In its September STEO, EIA forecasts Henry Hub prices to increase through the remainder of the year, ultimately averaging $2.55/MMBtu in December.
The estimated US gas resource base increased to a record 3,374 tcf at the end of 2018, 20% more than 2 years earlier, which represents the largest 2-year increase in the assessment’s 54-year history, the Potential Gas Committee (PGC) at the Colorado School of Mines (CSM) and the American Gas Association jointly announced on September 11.
“This report verifies that our nation has more natural gas than at any point in our history, ensuring that American families and businesses can rely on this clean, affordable source of energy,” AGA Pres. Karen A. Harbert said during a briefing at the trade association’s headquarters.

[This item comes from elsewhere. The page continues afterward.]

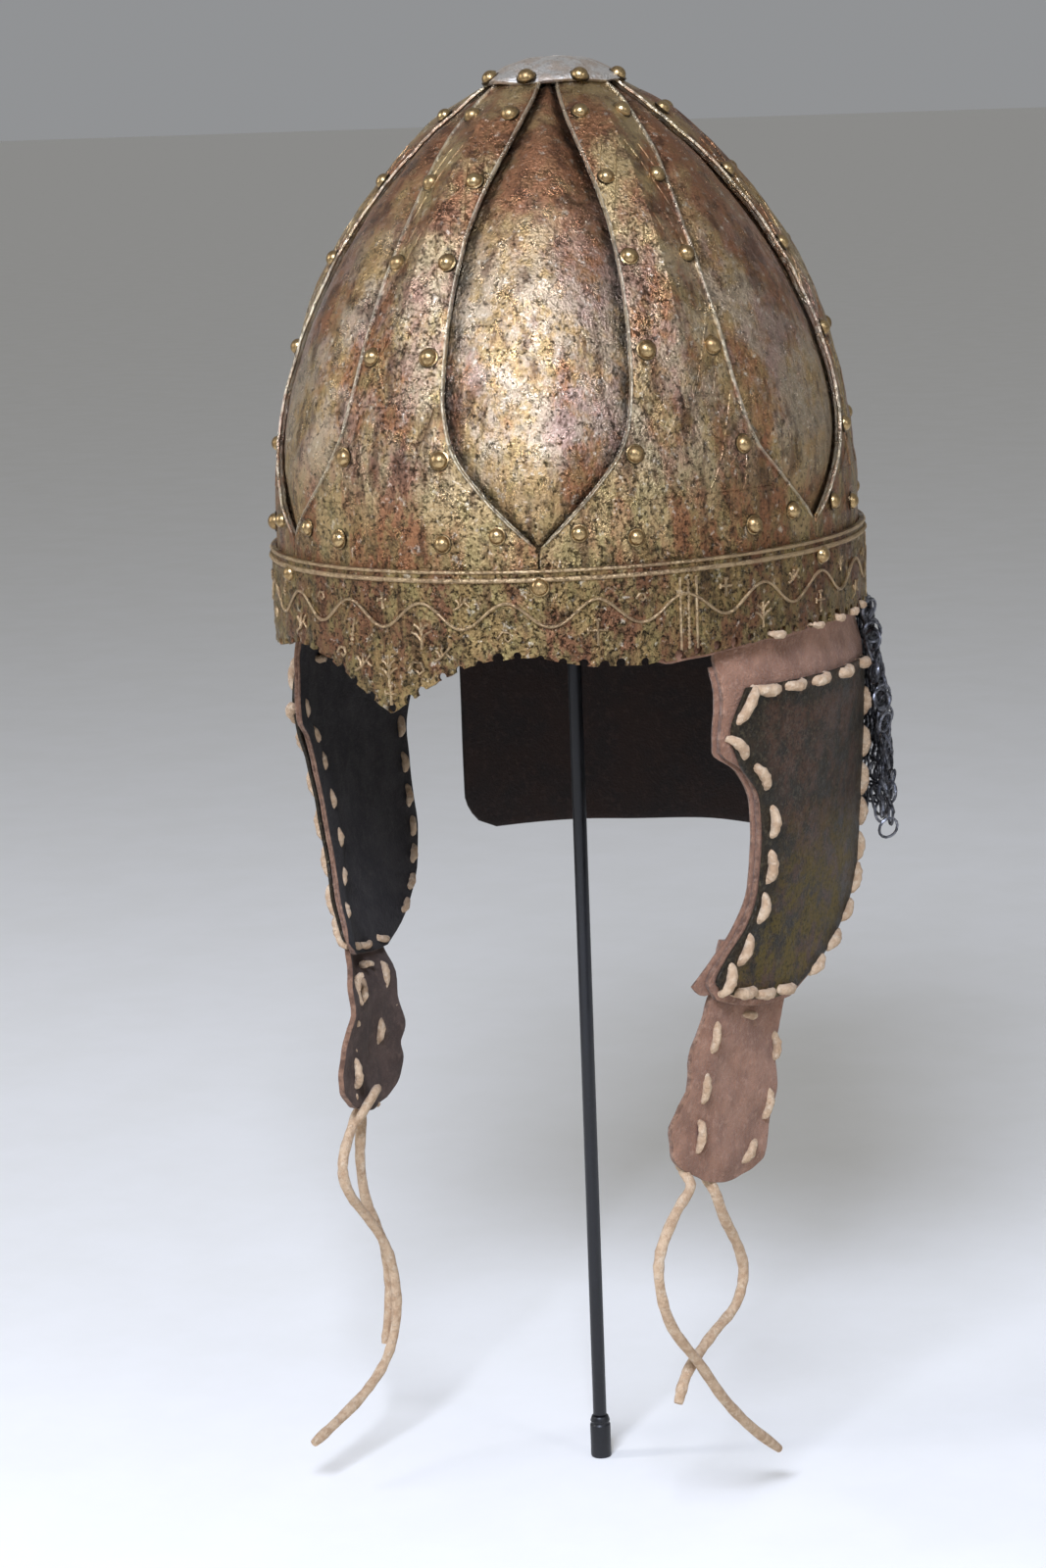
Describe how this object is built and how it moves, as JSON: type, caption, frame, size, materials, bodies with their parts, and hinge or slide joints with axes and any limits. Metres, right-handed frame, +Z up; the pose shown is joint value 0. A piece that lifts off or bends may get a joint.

The Atlantic area ranked as the country’s richest gas resource region with 41% of total U.S. traditional resources, followed by the Midcontinent with 19%, the Gulf Coast—including the Gulf of Mexico—with 16%, and the Rocky Mountains with 16%, the report said.
ACC Welcomes Proposal to Change Freight Rail Policies
The Surface Transportation Board (STB) released a series of new initiatives to improve its process for reviewing freight rail rates. The announcements follow the release of a report by the STB’s Rate Reform Task Force that found that the Board’s decades-old rate review procedures are unworkable and have failed to address the negative impacts of massive changes within the freight rail industry.
“We applaud the members of the STB for their thoughtful leadership and commitment to getting our nation’s freight rail policies back on track. Chemical manufacturers across the country have been negatively impacted by excessive freight rail charges and lack of competitive rail service for too long," The American Chemistry Council’s President & CEO Cal Dooley said in a statement.
“The Board’s proposed reforms are a positive step toward improving how the STB addresses freight rail problems, and we look forward to working with the commissioners and their staff on modernizing and streamlining outdated regulations.”